As for Edward, he had a variety of positions, ranging from running an office printers to a coal mine owner to superintendent of the Pittsburgh Zoo. His wife died young and two of his children committed suicide in their 20's. The third lived a long life but was childless. Sad story, after all of which we still don't have any descendants to hand the travel diary to. Does anyone happen to know this family and whether Blanche had any children?
By all means read more at http://howesfamilies.com/getperson.php? ... ee=Onename and associated pages
Puzzle Corner - 2: Jack the lad
Well, not Jack, but Joseph. See this man's record: http://howesfamilies.com/getperson.php? ... ee=Onename.

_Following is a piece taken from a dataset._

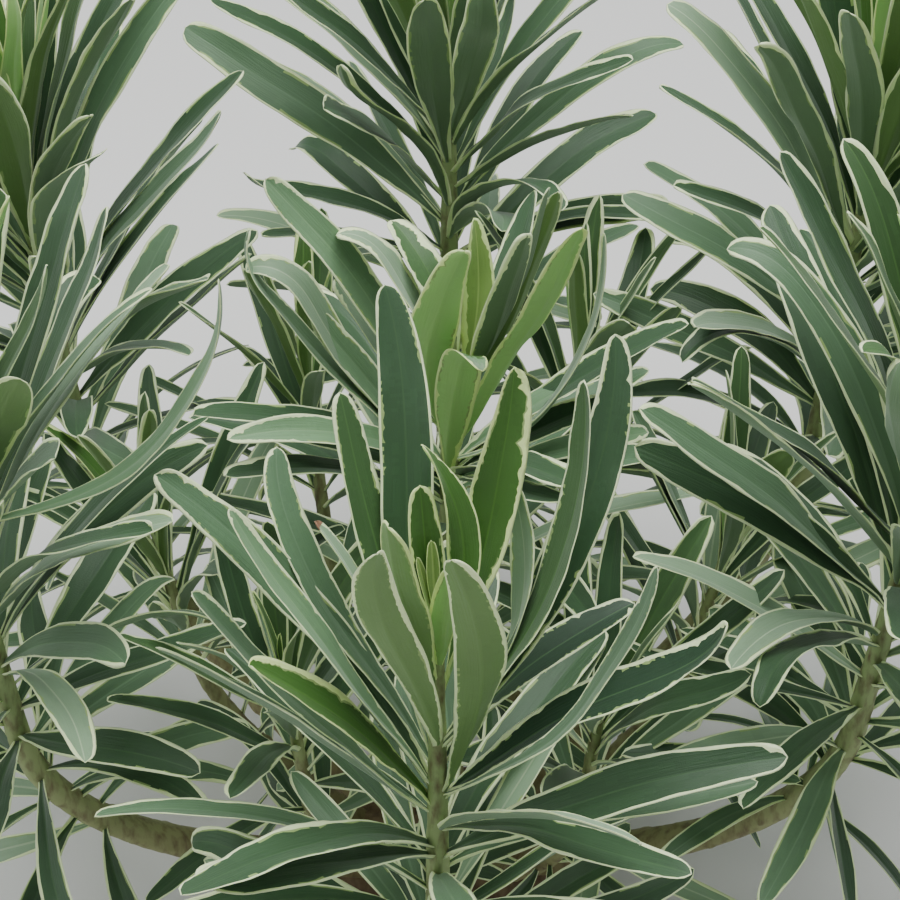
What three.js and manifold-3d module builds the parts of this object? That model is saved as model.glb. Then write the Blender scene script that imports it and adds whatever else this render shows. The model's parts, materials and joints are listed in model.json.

You will see that Joseph Thomas Leslie Howes originally from Garston in the Liverpool area married six times between 1917 and 1940.
For the first five of these, he described himself as a bachelor, only reaching truthfulness again for the sixth where he correctly described himself as a widower. I recently bought certificates for all six of the marriages and there is no doubt at all that it was the same man. I figure there must be a story here. The first two of his three children that we have found so far took their stepfather's name and left their original Howes appellation deeply buried. So I'm guessing that there was some kind of dramatic parting of the ways between him and his first family, if not several of the others too. Some of the other "wives" had relatively common names making them difficult to trace. Doe anyone know this family and can relate more of what happened, in particular how Joseph managed to escape the "long arm of the law"?
Ancestry.com is very fast
Finally and to end on an upbeat note, another of our co-workers, Mike Howes, had a quite remarkable experience earlier this month. He has been gradually working through Birmingham and Warwickshire marriages for us building families outward from each marriage register entry.
Those of us with Ancestry.com subscriptions know that you can make online corrections to their transcriptions and at some point later on you get a note saying whether they agree with your suggestion or not. Mike made a correction to a 1911 census record for a
Mrs A Foreman age 69 born Hohndenosth, mother of Florence Harothorne, which record should have read
Mrs A Freeman, age 69 born Handsworth, mother of Florence Hawthorne! (the 1911 census does actually say Foreman, but no matter)
Anyway, within TEN minutes of making his online correction, Mike tells me that he received an email from a lady for whom with that very correction he had solved a puzzle for her which had baffled her for some time. Amazing! Can anyone beat that for speed?
Interestingly, Mike's corrections no longer show on that census record, at least for me. So perhaps Ancestry disagreed with his corrections!